What is required
Emit the entire listing verbatim.

:::

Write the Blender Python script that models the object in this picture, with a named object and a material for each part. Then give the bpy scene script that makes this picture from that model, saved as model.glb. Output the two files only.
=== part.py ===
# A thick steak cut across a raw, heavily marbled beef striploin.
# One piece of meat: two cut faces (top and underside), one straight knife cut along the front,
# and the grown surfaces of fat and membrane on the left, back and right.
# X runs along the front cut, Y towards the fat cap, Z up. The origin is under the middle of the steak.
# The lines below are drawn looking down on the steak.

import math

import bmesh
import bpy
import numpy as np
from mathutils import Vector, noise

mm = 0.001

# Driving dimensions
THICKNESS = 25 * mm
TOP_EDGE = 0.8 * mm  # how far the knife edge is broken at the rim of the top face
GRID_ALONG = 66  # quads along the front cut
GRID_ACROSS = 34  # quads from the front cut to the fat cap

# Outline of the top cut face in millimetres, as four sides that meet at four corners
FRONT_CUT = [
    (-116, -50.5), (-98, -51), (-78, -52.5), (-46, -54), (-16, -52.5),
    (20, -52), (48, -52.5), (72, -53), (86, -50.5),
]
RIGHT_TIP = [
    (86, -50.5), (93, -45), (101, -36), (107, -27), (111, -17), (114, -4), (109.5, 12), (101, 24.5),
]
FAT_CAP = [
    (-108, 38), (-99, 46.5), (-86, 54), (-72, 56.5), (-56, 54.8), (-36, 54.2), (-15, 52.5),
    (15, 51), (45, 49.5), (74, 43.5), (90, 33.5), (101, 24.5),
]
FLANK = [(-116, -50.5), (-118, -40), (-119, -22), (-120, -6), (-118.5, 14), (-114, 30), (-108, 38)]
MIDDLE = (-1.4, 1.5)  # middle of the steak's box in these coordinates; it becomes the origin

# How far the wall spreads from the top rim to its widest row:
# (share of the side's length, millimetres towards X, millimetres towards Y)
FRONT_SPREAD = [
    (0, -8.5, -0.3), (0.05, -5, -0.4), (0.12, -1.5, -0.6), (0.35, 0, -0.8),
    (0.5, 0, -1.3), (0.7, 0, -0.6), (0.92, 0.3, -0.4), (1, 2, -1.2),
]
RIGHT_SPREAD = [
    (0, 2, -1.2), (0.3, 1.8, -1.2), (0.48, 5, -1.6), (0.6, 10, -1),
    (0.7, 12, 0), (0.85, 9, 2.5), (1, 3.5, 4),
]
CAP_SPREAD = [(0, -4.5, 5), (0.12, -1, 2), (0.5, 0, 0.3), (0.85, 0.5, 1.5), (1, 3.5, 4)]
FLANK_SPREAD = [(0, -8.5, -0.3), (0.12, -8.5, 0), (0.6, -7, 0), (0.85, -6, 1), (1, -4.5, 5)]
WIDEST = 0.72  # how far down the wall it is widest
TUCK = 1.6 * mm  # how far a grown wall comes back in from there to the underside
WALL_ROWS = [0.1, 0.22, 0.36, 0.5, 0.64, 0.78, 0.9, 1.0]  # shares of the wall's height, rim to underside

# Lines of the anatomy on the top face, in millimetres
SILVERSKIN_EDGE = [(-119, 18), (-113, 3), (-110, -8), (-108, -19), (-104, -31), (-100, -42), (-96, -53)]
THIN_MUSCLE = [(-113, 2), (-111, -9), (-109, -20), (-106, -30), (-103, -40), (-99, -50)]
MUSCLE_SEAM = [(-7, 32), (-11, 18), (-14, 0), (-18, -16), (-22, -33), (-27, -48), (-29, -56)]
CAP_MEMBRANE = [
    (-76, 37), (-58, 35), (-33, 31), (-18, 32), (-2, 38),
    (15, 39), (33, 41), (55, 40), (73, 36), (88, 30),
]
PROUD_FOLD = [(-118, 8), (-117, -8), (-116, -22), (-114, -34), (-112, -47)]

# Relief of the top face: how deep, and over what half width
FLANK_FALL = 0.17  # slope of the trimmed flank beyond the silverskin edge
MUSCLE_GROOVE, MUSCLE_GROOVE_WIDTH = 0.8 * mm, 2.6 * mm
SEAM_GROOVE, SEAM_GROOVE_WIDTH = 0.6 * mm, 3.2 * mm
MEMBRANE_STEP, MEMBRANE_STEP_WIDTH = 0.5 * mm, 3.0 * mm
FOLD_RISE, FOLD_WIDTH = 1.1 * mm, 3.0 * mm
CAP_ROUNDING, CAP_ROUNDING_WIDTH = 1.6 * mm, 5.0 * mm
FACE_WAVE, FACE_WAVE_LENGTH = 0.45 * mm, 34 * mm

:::

Worked solution
Write the Blender Python script that models the object in this picture, with a named object and a material for each part. Then give the bpy scene script that makes this picture from that model, saved as model.glb. Output the two files only.
=== part.py ===
# A thick steak cut across a raw, heavily marbled beef striploin.
# One piece of meat: two cut faces (top and underside), one straight knife cut along the front,
# and the grown surfaces of fat and membrane on the left, back and right.
# X runs along the front cut, Y towards the fat cap, Z up. The origin is under the middle of the steak.
# The lines below are drawn looking down on the steak.

import math

import bmesh
import bpy
import numpy as np
from mathutils import Vector, noise

mm = 0.001

# Driving dimensions
THICKNESS = 25 * mm
TOP_EDGE = 0.8 * mm  # how far the knife edge is broken at the rim of the top face
GRID_ALONG = 66  # quads along the front cut
GRID_ACROSS = 34  # quads from the front cut to the fat cap

# Outline of the top cut face in millimetres, as four sides that meet at four corners
FRONT_CUT = [
    (-116, -50.5), (-98, -51), (-78, -52.5), (-46, -54), (-16, -52.5),
    (20, -52), (48, -52.5), (72, -53), (86, -50.5),
]
RIGHT_TIP = [
    (86, -50.5), (93, -45), (101, -36), (107, -27), (111, -17), (114, -4), (109.5, 12), (101, 24.5),
]
FAT_CAP = [
    (-108, 38), (-99, 46.5), (-86, 54), (-72, 56.5), (-56, 54.8), (-36, 54.2), (-15, 52.5),
    (15, 51), (45, 49.5), (74, 43.5), (90, 33.5), (101, 24.5),
]
FLANK = [(-116, -50.5), (-118, -40), (-119, -22), (-120, -6), (-118.5, 14), (-114, 30), (-108, 38)]
MIDDLE = (-1.4, 1.5)  # middle of the steak's box in these coordinates; it becomes the origin

# How far the wall spreads from the top rim to its widest row:
# (share of the side's length, millimetres towards X, millimetres towards Y)
FRONT_SPREAD = [
    (0, -8.5, -0.3), (0.05, -5, -0.4), (0.12, -1.5, -0.6), (0.35, 0, -0.8),
    (0.5, 0, -1.3), (0.7, 0, -0.6), (0.92, 0.3, -0.4), (1, 2, -1.2),
]
RIGHT_SPREAD = [
    (0, 2, -1.2), (0.3, 1.8, -1.2), (0.48, 5, -1.6), (0.6, 10, -1),
    (0.7, 12, 0), (0.85, 9, 2.5), (1, 3.5, 4),
]
CAP_SPREAD = [(0, -4.5, 5), (0.12, -1, 2), (0.5, 0, 0.3), (0.85, 0.5, 1.5), (1, 3.5, 4)]
FLANK_SPREAD = [(0, -8.5, -0.3), (0.12, -8.5, 0), (0.6, -7, 0), (0.85, -6, 1), (1, -4.5, 5)]
WIDEST = 0.72  # how far down the wall it is widest
TUCK = 1.6 * mm  # how far a grown wall comes back in from there to the underside
WALL_ROWS = [0.1, 0.22, 0.36, 0.5, 0.64, 0.78, 0.9, 1.0]  # shares of the wall's height, rim to underside

# Lines of the anatomy on the top face, in millimetres
SILVERSKIN_EDGE = [(-119, 18), (-113, 3), (-110, -8), (-108, -19), (-104, -31), (-100, -42), (-96, -53)]
THIN_MUSCLE = [(-113, 2), (-111, -9), (-109, -20), (-106, -30), (-103, -40), (-99, -50)]
MUSCLE_SEAM = [(-7, 32), (-11, 18), (-14, 0), (-18, -16), (-22, -33), (-27, -48), (-29, -56)]
CAP_MEMBRANE = [
    (-76, 37), (-58, 35), (-33, 31), (-18, 32), (-2, 38),
    (15, 39), (33, 41), (55, 40), (73, 36), (88, 30),
]
PROUD_FOLD = [(-118, 8), (-117, -8), (-116, -22), (-114, -34), (-112, -47)]

# Relief of the top face: how deep, and over what half width
FLANK_FALL = 0.17  # slope of the trimmed flank beyond the silverskin edge
MUSCLE_GROOVE, MUSCLE_GROOVE_WIDTH = 0.8 * mm, 2.6 * mm
SEAM_GROOVE, SEAM_GROOVE_WIDTH = 0.6 * mm, 3.2 * mm
MEMBRANE_STEP, MEMBRANE_STEP_WIDTH = 0.5 * mm, 3.0 * mm
FOLD_RISE, FOLD_WIDTH = 1.1 * mm, 3.0 * mm
CAP_ROUNDING, CAP_ROUNDING_WIDTH = 1.6 * mm, 5.0 * mm
FACE_WAVE, FACE_WAVE_LENGTH = 0.45 * mm, 34 * mm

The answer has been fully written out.